I would like to extend our appreciation to the International Organization of Migration and the ASEAN Senior Officials Meeting on Transnational Crime (SOMTC) for bringing us together. This is an opportunity to share best practices and discuss ways to collaboratively combat Trafficking in Persons, in particular male victims of labor trafficking, who are often unintentionally overlooked because most of the focus of trafficking prevention, as Marc said, is typically women and children.
We also welcome and express our sincere appreciation to all the participants from member state’s labor and social welfare ministries, representatives of their countries on the ASEAN Intergovernmental Human Rights Commission (AICHR) and representatives from the ASEAN Commission on the Protection of the Rights of Women and Children (ACWC).
It is appropriate that the SOMTC is leading this workshop because trafficking itself is a crime and the links between human trafficking and other criminal activities such as human smuggling, drug trafficking, money laundering and organized crime, are well known. The impact of human trafficking on surrounding communities includes increased crime and gang activity, child exploitation, public health problems and depressed wages.

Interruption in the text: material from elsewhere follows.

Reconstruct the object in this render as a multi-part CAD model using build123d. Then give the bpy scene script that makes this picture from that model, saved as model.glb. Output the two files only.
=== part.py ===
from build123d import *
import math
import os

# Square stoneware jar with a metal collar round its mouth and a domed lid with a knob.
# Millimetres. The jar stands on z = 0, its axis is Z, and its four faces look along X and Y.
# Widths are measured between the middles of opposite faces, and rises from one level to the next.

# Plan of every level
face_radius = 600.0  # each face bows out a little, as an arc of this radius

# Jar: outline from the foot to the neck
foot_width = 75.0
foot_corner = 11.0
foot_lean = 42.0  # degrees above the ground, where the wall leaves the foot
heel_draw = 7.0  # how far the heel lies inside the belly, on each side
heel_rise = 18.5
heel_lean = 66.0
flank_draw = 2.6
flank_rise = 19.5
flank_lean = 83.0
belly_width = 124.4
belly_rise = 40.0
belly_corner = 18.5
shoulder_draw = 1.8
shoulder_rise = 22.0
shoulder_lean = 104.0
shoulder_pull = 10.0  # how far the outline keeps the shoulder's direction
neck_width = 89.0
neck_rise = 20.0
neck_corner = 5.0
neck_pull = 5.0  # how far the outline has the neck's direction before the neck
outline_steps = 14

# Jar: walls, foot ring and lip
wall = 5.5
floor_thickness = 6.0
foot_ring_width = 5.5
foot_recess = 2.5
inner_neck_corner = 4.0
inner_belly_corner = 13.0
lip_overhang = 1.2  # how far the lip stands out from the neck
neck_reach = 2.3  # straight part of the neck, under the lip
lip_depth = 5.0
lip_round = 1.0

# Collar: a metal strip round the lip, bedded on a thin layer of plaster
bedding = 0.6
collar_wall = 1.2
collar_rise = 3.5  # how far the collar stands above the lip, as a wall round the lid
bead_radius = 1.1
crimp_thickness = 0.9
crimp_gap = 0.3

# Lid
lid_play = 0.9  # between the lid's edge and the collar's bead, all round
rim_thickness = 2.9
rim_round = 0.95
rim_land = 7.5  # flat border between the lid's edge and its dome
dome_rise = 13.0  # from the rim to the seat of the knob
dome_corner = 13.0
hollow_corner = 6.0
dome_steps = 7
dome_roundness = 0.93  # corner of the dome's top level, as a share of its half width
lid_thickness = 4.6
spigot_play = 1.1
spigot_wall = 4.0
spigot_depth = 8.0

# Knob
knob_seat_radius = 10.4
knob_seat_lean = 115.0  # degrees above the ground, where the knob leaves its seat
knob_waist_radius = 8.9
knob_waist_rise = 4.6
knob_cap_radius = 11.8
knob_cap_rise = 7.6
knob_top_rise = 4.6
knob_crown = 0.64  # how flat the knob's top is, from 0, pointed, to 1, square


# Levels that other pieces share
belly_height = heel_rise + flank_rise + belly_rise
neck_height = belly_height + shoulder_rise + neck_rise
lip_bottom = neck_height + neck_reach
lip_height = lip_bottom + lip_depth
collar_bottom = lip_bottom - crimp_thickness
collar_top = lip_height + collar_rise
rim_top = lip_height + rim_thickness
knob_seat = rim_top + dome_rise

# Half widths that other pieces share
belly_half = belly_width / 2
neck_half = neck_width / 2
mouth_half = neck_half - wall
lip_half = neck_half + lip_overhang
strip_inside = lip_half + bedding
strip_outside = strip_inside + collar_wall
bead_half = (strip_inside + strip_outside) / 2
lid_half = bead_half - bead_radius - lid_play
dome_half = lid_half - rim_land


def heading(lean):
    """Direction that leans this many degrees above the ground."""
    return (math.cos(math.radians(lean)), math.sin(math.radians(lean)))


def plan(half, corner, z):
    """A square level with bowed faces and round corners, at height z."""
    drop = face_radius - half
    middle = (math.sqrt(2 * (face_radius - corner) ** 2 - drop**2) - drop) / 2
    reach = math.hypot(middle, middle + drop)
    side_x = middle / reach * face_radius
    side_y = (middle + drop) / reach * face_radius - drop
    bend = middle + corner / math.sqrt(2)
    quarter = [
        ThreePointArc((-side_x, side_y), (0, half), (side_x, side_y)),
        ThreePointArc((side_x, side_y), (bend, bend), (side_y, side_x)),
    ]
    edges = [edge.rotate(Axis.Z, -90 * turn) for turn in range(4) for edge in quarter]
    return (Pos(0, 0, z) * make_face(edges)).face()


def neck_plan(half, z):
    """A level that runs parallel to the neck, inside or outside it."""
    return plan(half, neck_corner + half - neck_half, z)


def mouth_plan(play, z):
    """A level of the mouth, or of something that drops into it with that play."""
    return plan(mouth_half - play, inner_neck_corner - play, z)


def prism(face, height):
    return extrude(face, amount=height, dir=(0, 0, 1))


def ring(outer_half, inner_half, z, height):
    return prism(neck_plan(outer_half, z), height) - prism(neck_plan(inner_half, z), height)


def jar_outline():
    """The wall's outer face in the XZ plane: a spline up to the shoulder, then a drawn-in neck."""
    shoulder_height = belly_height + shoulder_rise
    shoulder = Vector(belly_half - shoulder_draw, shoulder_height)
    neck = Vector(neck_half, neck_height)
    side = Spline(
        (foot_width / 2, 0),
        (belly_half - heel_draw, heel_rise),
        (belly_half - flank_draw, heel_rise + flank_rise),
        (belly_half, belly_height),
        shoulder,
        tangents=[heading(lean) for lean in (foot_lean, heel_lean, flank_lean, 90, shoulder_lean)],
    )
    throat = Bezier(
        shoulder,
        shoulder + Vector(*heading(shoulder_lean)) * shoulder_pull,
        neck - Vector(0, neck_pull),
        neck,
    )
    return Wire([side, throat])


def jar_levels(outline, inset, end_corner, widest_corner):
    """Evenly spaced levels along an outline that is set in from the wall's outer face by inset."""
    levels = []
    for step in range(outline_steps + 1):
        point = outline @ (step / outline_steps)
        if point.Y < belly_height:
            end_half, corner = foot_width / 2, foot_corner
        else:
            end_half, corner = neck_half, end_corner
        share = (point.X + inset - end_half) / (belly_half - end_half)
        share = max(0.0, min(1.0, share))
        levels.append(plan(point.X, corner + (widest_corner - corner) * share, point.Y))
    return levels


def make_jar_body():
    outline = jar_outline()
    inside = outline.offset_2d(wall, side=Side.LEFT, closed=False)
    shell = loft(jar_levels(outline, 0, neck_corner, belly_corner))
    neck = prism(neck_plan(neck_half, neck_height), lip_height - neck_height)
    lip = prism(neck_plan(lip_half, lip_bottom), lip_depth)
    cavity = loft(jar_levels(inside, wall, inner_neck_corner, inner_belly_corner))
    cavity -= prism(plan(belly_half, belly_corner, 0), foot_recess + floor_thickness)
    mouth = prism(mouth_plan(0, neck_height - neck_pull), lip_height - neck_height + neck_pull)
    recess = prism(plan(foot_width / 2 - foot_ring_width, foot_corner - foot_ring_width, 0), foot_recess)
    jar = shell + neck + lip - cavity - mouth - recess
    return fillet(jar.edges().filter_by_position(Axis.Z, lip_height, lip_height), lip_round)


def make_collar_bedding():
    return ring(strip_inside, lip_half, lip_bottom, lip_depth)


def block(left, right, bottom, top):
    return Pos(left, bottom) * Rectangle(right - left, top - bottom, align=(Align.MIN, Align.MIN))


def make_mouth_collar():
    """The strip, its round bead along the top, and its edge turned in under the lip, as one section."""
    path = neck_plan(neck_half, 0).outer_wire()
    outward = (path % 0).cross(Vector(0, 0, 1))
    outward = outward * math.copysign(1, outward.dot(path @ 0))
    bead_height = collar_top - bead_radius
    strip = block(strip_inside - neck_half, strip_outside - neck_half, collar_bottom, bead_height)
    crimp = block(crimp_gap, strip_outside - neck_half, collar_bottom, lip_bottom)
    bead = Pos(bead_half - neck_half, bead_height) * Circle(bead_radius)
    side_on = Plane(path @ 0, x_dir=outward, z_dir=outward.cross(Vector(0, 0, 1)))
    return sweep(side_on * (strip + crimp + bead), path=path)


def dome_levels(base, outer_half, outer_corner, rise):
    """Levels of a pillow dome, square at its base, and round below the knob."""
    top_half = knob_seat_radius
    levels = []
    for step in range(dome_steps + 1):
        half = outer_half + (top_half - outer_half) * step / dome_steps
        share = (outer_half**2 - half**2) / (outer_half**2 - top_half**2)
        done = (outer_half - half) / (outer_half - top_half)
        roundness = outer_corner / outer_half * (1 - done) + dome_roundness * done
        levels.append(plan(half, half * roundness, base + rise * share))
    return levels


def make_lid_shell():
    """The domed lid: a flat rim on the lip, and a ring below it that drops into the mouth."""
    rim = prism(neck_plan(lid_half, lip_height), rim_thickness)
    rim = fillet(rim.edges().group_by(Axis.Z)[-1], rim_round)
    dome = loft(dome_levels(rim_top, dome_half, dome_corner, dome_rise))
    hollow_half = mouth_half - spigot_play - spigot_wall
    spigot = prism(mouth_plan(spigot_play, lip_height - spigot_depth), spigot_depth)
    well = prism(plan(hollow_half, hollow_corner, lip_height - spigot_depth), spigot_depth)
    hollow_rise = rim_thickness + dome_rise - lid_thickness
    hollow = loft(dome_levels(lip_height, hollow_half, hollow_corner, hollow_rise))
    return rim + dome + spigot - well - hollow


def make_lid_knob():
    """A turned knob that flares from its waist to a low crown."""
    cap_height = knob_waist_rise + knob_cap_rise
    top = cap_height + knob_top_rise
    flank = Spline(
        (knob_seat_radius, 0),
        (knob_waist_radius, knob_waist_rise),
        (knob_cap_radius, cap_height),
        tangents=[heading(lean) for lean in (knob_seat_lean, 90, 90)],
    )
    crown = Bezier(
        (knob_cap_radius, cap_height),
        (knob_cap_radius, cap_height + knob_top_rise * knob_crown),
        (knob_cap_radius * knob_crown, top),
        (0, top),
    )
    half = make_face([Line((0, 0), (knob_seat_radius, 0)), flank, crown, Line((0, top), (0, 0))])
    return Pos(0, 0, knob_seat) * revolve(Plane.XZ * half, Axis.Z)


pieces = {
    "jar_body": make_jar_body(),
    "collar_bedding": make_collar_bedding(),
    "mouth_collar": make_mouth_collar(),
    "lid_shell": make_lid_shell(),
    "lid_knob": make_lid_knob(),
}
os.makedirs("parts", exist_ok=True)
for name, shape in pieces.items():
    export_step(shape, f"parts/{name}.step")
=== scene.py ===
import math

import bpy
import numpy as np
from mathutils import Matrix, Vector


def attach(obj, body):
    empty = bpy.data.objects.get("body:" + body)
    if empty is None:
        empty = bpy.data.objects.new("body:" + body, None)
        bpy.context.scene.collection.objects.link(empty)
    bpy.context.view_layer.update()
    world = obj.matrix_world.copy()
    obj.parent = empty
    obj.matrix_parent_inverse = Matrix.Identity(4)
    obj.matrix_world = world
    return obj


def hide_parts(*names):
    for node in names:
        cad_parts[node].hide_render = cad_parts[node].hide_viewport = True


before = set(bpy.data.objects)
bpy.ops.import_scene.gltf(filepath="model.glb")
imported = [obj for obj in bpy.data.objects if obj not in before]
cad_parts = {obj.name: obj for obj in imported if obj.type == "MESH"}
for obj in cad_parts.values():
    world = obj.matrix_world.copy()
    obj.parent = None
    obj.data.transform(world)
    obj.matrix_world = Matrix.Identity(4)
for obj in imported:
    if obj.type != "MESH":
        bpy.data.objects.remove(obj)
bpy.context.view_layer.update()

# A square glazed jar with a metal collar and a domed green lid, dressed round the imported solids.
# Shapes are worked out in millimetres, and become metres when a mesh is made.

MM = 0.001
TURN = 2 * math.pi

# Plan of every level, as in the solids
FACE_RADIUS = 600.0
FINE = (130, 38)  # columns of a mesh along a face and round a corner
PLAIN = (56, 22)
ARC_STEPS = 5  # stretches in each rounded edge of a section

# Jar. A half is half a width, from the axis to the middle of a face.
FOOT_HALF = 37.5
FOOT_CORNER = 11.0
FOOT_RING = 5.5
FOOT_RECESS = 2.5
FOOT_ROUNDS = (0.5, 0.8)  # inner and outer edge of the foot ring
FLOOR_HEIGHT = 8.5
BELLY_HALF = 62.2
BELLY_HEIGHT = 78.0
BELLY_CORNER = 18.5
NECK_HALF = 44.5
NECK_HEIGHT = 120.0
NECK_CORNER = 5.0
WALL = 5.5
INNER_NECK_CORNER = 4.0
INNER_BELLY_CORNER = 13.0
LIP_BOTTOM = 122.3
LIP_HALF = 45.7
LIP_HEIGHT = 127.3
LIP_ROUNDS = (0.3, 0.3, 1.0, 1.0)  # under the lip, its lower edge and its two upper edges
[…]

But, first and foremost, your work is important because of the victims and their terrible suffering. I am haunted by stories like one that appeared last year in the NY Times of a Cambodian boy, Lang Long. After watching his younger siblings go hungry because their family’s rice patch could not provide enough food for everyone, he accepted a trafficker’s offer to travel across the Thai border for what he was told was a construction job.
It was his chance to start over, he thought, and provide for his family. But when he arrived, Mr. Long was kept for days by armed men in a room near the port at Samut Prakan. He was then herded with other migrants up a gangway onto a shoddy wooden ship. It was the start of three brutal years in captivity at sea.

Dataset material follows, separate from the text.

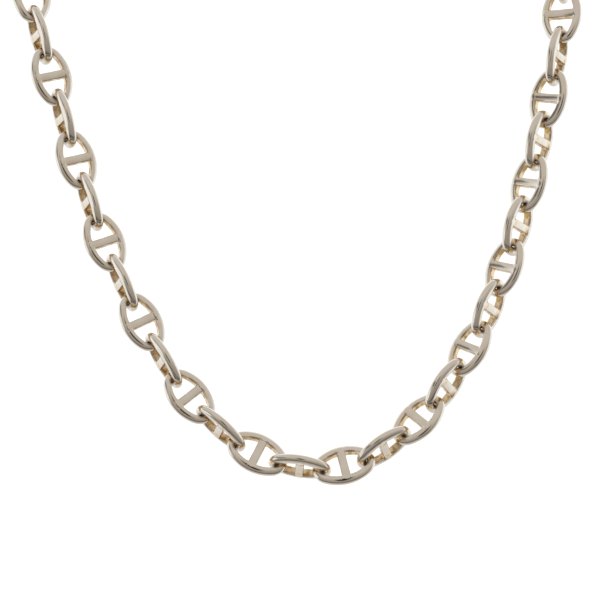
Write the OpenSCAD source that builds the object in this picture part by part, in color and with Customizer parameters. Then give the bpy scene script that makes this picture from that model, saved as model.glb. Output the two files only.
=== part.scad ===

Although Mr. Long was eventually rescued by an aid group, stories like his are not uncommon in the maritime world. Men and boys like Mr. Long are lured by traffickers only to become sea slaves in floating prisons. Labor abuse at sea can be so severe that the boys and men who are its victims might as well be captives from a bygone era. In interviews, those who fled recounted horrific violence: the sick were cast overboard, the defiant were beheaded, the insubordinate were sealed for days below deck in a dark, fetid fish hold.

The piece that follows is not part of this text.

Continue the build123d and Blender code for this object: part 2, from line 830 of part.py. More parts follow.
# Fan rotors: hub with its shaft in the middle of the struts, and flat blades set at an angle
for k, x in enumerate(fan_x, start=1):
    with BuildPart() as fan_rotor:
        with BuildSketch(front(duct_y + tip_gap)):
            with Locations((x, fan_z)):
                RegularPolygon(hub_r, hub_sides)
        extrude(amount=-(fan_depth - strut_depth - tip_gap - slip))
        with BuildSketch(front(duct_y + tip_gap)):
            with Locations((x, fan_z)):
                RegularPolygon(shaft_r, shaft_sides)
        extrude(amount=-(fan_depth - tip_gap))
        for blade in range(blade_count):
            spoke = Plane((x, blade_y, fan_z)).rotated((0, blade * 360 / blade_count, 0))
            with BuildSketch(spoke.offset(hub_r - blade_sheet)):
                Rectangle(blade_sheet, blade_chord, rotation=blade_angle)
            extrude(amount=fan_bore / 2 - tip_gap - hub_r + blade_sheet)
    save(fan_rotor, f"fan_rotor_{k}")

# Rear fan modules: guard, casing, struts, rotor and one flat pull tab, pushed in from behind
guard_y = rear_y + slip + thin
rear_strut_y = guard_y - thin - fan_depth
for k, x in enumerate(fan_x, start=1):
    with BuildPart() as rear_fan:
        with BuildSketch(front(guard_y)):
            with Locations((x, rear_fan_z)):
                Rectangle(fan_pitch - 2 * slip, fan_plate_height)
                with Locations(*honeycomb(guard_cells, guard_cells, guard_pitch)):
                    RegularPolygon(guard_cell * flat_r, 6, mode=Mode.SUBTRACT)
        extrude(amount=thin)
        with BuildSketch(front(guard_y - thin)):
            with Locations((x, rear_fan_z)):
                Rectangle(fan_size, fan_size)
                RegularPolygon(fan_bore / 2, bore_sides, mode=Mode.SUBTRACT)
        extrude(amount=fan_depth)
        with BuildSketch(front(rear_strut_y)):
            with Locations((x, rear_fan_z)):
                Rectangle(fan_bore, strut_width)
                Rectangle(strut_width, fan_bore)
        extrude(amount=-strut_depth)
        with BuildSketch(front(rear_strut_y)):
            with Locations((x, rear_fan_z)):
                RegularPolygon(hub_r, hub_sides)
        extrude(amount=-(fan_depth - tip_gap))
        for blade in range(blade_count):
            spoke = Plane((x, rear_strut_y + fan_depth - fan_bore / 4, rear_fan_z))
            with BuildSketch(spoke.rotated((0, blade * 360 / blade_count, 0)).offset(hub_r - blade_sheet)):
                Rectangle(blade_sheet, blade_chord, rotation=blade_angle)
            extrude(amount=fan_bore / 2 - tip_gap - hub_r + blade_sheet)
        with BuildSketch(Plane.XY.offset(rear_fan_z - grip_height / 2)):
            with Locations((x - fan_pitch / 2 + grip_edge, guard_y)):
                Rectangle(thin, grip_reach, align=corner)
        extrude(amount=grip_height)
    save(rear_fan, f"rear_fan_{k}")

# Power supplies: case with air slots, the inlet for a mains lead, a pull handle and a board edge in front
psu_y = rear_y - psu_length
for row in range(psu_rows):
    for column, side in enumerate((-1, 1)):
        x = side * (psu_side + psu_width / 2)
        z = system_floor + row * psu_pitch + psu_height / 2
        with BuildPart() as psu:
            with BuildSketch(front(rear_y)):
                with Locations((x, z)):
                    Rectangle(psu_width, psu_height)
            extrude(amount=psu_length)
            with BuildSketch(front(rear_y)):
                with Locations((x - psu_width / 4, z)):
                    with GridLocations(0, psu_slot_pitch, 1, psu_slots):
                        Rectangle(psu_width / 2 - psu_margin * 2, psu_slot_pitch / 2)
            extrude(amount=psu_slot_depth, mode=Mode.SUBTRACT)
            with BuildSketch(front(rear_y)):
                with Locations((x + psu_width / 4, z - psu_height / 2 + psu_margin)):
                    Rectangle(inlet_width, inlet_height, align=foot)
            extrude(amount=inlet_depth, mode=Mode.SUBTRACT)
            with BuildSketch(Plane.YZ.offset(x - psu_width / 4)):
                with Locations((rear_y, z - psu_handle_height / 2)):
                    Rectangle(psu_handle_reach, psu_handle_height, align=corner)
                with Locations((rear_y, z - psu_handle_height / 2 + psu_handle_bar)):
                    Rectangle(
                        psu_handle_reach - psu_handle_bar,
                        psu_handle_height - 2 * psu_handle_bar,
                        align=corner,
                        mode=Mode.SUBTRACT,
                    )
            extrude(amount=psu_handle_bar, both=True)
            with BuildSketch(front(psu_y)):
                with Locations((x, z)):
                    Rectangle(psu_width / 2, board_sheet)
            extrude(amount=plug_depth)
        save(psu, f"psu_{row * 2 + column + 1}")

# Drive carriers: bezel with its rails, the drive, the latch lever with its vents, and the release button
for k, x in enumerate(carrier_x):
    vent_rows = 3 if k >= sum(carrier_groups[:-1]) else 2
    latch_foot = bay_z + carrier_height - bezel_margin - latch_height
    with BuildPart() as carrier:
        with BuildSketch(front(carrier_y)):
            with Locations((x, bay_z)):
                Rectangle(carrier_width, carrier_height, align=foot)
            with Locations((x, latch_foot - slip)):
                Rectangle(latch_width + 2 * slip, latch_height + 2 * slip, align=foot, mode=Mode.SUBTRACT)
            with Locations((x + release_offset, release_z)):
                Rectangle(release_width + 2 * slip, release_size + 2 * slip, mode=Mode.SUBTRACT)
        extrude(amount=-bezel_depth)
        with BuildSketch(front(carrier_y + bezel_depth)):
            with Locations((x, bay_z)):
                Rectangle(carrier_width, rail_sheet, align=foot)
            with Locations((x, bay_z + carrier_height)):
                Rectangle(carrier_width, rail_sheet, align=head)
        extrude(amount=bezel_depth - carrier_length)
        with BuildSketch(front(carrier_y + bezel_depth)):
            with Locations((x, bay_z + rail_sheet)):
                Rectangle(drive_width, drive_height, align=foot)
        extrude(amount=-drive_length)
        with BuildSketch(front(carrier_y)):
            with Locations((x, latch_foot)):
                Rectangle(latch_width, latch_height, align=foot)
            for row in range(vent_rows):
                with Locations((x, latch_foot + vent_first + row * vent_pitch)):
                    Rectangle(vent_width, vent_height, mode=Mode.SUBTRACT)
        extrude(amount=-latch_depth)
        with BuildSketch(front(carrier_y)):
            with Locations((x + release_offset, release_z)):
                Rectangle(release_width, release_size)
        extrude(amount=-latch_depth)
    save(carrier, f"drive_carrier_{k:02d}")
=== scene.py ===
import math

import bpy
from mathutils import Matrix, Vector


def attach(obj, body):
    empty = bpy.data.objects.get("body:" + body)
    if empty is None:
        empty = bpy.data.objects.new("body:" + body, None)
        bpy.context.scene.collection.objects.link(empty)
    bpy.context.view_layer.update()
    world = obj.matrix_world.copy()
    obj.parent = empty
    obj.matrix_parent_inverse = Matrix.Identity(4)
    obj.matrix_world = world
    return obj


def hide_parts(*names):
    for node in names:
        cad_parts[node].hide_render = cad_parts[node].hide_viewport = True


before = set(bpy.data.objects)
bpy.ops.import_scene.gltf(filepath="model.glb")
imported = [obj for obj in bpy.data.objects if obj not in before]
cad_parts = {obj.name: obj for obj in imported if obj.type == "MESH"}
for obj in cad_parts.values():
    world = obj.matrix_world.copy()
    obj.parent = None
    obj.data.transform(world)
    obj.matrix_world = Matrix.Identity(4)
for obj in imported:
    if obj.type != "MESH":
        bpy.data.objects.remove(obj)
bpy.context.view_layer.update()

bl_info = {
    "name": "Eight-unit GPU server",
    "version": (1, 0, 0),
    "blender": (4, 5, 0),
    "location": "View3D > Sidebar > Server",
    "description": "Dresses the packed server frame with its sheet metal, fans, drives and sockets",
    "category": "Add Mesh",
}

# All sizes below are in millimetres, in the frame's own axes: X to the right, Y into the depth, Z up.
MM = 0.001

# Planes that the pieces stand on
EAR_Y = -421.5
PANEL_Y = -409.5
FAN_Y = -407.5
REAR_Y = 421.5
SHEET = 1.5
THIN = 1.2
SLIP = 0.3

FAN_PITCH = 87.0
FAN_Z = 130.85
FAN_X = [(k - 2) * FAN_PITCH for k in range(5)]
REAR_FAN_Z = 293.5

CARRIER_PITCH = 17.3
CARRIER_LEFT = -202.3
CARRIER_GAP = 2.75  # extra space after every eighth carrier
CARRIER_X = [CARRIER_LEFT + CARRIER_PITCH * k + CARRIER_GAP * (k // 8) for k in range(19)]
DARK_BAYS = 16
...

Often these men and boys are beaten for the smallest transgressions, like stitching a torn net too slowly or mistakenly placing a mackerel into a bucket for herring, according to a United Nations survey of about 50 men and boys sold to fishing boats. Of the 50 interviewed in this survey, 29 said they had witnessed their captain or other supervisor kill a worker.
These harsh practices and lawlessness have intensified in recent years, as a review of hundreds of accounts from escaped deckhands provided to police, immigration and human rights workers shows. That is because of inadequate maritime laws and an insatiable global demand for seafood even as most fishing stocks in this region are dangerously depleted. Part of the demand includes for fish in petfood sold in the US, like the kind that Mr. Long’s boat caught.
With local fish stocks gone in many countries, we know there is now a greater reliance on long-haul fishing, in which vessels stay at sea, sometimes for years, far from the reach of authorities. The good news is that, thanks to the media attention on this issue, American and other consumers are now much more aware of the problem and companies are working to clean-up their supply chains.
Combatting trafficking in persons has been and continues to be a top priority for the United States. We are boosting our commitment to ASEAN in this area, as announced by President Obama at the ASEAN-U.S. Summit. Through the U. S. Agency for International Development, we committed $21.5 million for a five-year regional Counter Trafficking in Persons program. The activity will focus on strengthening cross-border collaboration between source, transit, and destination countries. It will leverage the private sector to reduce human trafficking in global supply chains—which is especially relevant for male victims of trafficking in this region, and support improved research and data collection to ensure human trafficking interventions are targeted and effective.
During the rest of this Administration and beyond, the United States will remain a strong global advocate for increased international cooperation and responsibility-sharing on migration and human-trafficking challenges.
I want to congratulate ASEAN again for endorsing ACTIP and the ASEAN Plan of Action that emphasize cross sectoral cooperation to combat Trafficking in Persons. ASEAN demonstrated a strong commitment and taken practical measures to combat trafficking at both the regional and national levels, and the ASEAN commitment to address human trafficking is being recognized internationally.
Prior to the adoption of the ACTIP, AICHR and SOMTC held the first Joint Workshop on the “Human Rights-based Approach to Combat Trafficking in Persons” in November 2015 in Yogyakarta. We were pleased to support that first meeting and to work together with the EU to support the second such meeting here in Jakarta at the end of September this year.
The United States is proud to continue the longstanding partnership with ASEAN to combat trafficking. Implementing the ACTIP is both a vital and a very challenging task indeed. It is comprehensive–covering prevention of trafficking, protection and treatment of victims, and promotion of international cooperation. The multi-dimensional nature of ACTIP means that cross-sectoral coordination will be the only way to ensure successful implementation.
In unison, the various ASEAN sectoral bodies can produce the appropriate policies, guidelines, technical regulations, programs, and capacity-building activities to combat trafficking, and to protect and treat the victims through a rights-based approach.
We in the U.S. Government would like to continue supporting your efforts, particularly in the areas of victim protection and services, and in specific items mentioned in the ACTIP such as victim compensation schemes.
Your participation in this workshop demonstrates a firm commitment to combating trafficking in the region, and determining priority areas of collaboration in implementing ACTIP.
We hope this event will provide a platform for continuous interaction among ASEAN’s relevant bodies, give participants a unique opportunity to exchange with experts on similar trafficking issues in Central Asia, and better understand the labor side of human trafficking.
Again, it is a great honor to help officially open this seminar, and to be here with you today.
I wish you all a very productive workshop.